Volkswagen has also benefited from its financial muscle, which enables it to offer more attractive financing conditions to prospective car buyers in the fiercely competitive European mass-market segment, luring consumers who might otherwise have bought from a rival.
In the European Union, Volkswagen's new passenger car registrations fell 1% to 2.55 million vehicles in the year to October end, compared with the same period in 2011, according to the Association des Constructeurs Europeens d'Automobiles, compared with a 7.3% fall for the market as a whole to 10.33 million vehicles.
NordLB analyst Frank Schwope said in a note to clients that Volkswagen's average annual investment was lifted to EUR16.7 billion from EUR12.5 billion under the previous plan, which shows that the company is pushing ahead full steam to leverage its strong market position to gain further market share at a time when many rivals struggle.
"A few months ago Fiat CEO Marchionne had to delay or cancel investments...Peugeot-Citroen might probably have to accept state aid soon," Mr. Schwope said. He has a hold rating on Volkswagen's stock.
Volkswagen's German peers Daimler AG (>> Daimler AG) and BMW AG (>> Bayerische Motoren Werke AG) are also investing heavily to broaden their product lineup and ramp up production capacity to meet rising demand for their premium cars.

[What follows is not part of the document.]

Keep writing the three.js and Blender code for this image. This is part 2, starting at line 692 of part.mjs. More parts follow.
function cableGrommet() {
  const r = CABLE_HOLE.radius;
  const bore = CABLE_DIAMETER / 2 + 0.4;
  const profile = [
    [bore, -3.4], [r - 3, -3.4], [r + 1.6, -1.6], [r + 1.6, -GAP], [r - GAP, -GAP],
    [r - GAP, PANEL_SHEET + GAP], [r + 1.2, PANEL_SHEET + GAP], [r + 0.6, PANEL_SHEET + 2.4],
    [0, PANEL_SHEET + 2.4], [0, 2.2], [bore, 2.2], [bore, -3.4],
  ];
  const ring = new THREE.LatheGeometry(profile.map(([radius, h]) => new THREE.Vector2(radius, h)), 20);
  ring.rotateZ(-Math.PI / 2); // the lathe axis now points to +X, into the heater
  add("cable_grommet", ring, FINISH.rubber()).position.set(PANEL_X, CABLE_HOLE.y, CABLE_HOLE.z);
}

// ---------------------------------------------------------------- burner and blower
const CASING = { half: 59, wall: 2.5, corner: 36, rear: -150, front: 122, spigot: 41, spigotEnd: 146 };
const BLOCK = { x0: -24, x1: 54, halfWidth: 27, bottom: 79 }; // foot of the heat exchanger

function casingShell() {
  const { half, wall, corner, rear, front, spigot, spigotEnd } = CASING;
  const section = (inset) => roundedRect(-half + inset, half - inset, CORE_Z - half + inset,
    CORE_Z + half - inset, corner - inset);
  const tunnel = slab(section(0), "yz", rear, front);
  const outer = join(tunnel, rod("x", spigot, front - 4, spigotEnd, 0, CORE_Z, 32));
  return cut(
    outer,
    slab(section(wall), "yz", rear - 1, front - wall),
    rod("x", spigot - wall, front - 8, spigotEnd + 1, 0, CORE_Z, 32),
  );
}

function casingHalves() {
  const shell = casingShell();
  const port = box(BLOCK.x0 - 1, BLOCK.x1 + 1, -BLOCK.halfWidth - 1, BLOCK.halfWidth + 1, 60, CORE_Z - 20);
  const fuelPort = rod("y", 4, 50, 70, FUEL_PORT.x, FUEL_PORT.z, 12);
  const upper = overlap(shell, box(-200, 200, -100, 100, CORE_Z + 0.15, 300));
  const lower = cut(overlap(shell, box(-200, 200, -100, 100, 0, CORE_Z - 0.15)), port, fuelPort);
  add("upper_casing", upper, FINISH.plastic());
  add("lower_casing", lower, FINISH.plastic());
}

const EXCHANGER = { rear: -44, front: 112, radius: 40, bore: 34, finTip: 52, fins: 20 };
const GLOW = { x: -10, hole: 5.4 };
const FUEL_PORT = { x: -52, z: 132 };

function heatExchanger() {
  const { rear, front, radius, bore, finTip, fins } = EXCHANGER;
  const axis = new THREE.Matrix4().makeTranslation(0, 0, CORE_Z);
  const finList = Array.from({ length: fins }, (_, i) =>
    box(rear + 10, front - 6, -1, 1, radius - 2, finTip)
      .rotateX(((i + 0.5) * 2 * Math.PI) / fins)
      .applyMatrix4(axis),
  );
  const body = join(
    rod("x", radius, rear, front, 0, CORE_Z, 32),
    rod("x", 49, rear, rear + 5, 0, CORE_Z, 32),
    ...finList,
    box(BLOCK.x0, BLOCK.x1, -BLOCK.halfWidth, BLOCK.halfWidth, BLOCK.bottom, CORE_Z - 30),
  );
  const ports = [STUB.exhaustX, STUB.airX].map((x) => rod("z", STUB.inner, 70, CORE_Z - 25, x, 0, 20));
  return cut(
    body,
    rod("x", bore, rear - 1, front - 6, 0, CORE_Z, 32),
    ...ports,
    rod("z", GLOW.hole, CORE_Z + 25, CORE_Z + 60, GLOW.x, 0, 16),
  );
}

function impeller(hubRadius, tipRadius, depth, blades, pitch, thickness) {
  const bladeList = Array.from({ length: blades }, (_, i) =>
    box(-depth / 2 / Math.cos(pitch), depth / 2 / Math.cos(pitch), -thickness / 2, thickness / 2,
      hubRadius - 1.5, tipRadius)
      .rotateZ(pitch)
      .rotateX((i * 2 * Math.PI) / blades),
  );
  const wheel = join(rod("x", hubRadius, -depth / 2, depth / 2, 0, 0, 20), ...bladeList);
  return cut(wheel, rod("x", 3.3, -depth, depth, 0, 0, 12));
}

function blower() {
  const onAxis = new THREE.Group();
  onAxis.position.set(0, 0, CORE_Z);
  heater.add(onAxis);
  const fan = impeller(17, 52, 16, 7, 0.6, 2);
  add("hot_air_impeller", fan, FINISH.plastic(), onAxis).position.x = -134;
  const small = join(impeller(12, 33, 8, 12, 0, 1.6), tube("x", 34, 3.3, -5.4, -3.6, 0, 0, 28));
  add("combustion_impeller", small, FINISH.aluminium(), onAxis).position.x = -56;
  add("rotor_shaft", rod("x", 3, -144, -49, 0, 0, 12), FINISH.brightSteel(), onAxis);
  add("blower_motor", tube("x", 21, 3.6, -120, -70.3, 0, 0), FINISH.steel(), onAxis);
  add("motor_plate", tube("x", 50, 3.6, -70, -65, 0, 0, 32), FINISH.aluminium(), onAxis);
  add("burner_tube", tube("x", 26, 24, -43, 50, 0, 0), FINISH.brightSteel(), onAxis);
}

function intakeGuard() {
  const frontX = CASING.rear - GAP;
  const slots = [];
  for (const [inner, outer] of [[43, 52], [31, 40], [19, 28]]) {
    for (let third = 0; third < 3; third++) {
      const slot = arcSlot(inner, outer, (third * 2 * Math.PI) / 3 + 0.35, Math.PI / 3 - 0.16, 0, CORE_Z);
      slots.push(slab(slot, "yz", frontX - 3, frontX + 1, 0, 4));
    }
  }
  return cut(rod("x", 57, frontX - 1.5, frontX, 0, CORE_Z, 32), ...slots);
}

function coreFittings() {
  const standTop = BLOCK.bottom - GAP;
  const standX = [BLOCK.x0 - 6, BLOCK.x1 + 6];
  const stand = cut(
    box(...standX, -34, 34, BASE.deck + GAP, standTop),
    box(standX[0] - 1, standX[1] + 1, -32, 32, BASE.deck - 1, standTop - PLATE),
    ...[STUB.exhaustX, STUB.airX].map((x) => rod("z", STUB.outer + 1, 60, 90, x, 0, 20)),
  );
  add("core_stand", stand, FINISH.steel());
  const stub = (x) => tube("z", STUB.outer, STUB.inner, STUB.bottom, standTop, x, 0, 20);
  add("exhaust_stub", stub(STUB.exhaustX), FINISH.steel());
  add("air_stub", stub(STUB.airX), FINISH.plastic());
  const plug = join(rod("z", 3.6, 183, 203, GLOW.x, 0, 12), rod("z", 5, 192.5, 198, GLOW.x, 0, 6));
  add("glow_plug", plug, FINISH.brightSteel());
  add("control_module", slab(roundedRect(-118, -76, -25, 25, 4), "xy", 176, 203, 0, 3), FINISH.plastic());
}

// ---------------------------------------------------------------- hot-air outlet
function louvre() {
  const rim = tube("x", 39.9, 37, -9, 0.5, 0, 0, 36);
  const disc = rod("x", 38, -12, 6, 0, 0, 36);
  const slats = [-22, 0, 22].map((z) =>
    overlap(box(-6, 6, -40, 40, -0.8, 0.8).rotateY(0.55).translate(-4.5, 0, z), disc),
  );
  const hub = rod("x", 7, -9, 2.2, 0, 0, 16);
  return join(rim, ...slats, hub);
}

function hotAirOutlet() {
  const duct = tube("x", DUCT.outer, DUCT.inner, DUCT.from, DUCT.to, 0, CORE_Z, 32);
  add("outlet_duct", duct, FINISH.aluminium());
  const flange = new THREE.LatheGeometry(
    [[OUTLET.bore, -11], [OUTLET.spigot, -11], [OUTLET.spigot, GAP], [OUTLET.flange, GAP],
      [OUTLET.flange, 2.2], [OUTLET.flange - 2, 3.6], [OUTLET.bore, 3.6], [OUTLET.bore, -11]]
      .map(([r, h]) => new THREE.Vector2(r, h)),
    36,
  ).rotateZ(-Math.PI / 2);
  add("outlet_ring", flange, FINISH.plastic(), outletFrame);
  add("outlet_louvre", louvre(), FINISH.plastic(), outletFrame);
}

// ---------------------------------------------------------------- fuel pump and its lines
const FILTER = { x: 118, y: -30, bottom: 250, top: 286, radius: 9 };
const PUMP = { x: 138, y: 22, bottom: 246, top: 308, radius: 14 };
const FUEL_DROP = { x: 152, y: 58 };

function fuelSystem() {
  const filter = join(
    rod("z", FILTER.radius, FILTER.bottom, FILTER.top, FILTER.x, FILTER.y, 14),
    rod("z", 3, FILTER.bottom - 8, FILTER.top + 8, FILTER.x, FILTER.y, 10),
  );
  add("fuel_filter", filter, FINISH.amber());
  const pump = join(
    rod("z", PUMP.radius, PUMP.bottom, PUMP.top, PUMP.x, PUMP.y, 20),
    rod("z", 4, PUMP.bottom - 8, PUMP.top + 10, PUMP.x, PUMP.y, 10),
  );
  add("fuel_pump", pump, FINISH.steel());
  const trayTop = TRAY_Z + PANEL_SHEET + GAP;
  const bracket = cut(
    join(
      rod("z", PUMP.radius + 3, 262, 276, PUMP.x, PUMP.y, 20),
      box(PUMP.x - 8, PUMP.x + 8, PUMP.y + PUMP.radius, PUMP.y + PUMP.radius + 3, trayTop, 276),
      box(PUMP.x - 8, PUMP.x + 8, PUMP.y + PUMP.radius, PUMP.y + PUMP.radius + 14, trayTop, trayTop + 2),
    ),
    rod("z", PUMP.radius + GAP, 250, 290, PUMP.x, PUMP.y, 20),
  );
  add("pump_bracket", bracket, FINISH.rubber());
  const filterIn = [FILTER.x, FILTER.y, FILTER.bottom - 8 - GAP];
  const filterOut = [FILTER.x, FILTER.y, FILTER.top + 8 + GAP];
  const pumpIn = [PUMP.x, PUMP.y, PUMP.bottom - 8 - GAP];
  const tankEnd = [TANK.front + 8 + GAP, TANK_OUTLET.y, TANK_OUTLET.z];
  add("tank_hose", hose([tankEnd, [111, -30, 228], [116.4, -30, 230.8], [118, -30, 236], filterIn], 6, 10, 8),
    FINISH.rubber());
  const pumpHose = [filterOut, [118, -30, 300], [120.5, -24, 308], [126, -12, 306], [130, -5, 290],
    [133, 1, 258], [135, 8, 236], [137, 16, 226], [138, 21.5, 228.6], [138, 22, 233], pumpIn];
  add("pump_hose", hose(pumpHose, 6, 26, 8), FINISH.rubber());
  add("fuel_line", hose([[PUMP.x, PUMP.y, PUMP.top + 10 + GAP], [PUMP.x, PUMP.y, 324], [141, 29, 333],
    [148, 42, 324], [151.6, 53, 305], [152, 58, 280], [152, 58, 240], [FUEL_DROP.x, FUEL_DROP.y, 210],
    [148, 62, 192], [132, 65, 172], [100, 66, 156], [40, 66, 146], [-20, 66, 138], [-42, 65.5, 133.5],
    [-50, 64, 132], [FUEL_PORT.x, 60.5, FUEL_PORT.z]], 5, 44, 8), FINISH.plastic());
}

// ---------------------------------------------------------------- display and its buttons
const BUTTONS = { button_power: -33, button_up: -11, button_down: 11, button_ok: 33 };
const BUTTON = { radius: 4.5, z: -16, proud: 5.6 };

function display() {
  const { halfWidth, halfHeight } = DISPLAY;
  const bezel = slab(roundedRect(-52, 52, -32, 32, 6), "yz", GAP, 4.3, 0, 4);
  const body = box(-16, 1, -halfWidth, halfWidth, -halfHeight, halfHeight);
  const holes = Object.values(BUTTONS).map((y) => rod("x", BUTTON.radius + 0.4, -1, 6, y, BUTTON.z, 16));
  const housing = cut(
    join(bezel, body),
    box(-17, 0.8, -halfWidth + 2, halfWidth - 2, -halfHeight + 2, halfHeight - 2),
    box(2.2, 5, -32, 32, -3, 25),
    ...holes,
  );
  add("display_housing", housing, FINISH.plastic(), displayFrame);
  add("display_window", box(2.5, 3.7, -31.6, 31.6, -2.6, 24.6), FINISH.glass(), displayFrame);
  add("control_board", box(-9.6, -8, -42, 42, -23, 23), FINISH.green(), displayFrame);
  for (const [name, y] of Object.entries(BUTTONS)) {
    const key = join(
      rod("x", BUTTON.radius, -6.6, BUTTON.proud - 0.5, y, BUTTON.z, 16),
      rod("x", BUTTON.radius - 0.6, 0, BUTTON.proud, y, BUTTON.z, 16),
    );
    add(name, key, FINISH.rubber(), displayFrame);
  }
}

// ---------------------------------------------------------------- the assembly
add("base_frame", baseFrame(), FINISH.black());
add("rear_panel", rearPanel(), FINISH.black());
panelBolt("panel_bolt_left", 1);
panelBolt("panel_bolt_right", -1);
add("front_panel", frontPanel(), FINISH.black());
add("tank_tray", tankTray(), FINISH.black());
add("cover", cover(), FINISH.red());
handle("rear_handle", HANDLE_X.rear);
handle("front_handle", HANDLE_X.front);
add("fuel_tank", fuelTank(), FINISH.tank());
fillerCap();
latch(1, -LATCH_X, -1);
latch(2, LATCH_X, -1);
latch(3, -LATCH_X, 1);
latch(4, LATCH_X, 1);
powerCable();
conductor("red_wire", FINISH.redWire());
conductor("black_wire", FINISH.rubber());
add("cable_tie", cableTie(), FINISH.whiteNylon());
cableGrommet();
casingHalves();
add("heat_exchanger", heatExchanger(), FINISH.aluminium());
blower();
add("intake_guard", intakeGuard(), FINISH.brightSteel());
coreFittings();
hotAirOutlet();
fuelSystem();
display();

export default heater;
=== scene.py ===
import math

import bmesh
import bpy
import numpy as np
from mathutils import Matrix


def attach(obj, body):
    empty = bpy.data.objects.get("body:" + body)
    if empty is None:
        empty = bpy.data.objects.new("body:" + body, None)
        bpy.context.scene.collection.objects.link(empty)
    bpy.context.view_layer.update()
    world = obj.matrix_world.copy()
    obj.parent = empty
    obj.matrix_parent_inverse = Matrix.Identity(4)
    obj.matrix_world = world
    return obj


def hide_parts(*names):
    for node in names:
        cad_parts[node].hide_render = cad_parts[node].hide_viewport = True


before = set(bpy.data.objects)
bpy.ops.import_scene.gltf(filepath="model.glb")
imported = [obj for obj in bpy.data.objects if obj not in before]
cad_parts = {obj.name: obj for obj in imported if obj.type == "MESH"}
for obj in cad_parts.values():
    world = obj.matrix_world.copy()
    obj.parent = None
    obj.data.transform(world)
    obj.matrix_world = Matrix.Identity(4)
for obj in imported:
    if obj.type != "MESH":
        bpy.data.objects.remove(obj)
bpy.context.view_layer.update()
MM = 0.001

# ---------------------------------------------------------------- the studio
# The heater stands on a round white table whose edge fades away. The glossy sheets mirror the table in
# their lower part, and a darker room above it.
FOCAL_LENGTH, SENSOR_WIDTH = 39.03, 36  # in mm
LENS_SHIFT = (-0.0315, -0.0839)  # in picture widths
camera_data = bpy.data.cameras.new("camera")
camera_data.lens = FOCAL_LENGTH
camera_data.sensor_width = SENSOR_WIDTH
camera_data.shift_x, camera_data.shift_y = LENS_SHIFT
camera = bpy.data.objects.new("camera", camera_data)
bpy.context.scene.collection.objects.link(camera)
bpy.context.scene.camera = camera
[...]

Robust sales growth in Asia and North America along with a firm grip on the booming luxury-car sector has helped German car makers to largely offset poor demand and fierce price pressure in Europe, where high unemployment and the raging sovereign-debt crisis are hurting consumer confidence.
European peers such as PSA Peugeot Citroen SA (>> PEUGEOT) and GM's Opel brand, who rely largely on sales in Europe, are bleeding red ink and face increasing pressure to slash capacity at their core operations in France and Germany. At the same time, most plants of their German rivals are running on profitable production rates as domestic demand is holding up fairly well and exports are surging as global appetite for new cars remains robust.
Of the headline EUR50.2 billion 2013 to 2015 investment figure Volkswagen said EUR39.2 billion will be spent on property, plant and equipment, with sites in Germany accounting for about 60% of the spend. About EUR24.7 billion of the EUR39.2 billion figure will be invested in modernizing and extending the product range across all brands.
"The investment planning...represents a clear commitment to securing jobs and employment at Volkswagen, particularly in light of the difficult conditions seen in the automotive industry," Volkswagen labor chief Bernd Osterloh said.
On top of the total EUR50.2 billion investment, Volkswagen's two Chinese joint-ventures will invest EUR9.8 billion from their own funds in new production facilities and products between 2013 and 2015. Volkswagen's two Chinese joint ventures aren't consolidated.
Volkswagen is the market leader in the Chinese market, partly because of its early market entry.
Defending its leading position in this dynamic market will be crucial for the company to claim the industry's top spot by 2018, which has been a long-term growth target for the company.
China overtook the U.S. as the world's biggest auto market and is already Volkswagen's largest sales region world-wide ahead of its home market of Germany. China emerged as the new center of gravity for the global auto industry as a growing number of affluent customers and robust economic growth fueled demand for new cars in recent years.
Together with its local joint-venture partners FAW Car Co. (>> Faw Car Co., Ltd.) and SAIC Motor Corp. (>> SAIC Motor Corporation Limited) Volkswagen will invest EUR14 billion by 2016 to develop new vehicles tailored to the taste of Chinese car buyers and boost local production, according to previous statements. This is more than the EUR12.4 billion invested so far in total since Volkswagen entered the Chinese market as the first Western auto maker in 1985.
However, analysts have cautioned that growth rates in China vary significantly from region to region and are often influenced strongly by measures from local authorities, which makes it difficult for car makers to plan their production and marketing in the long run.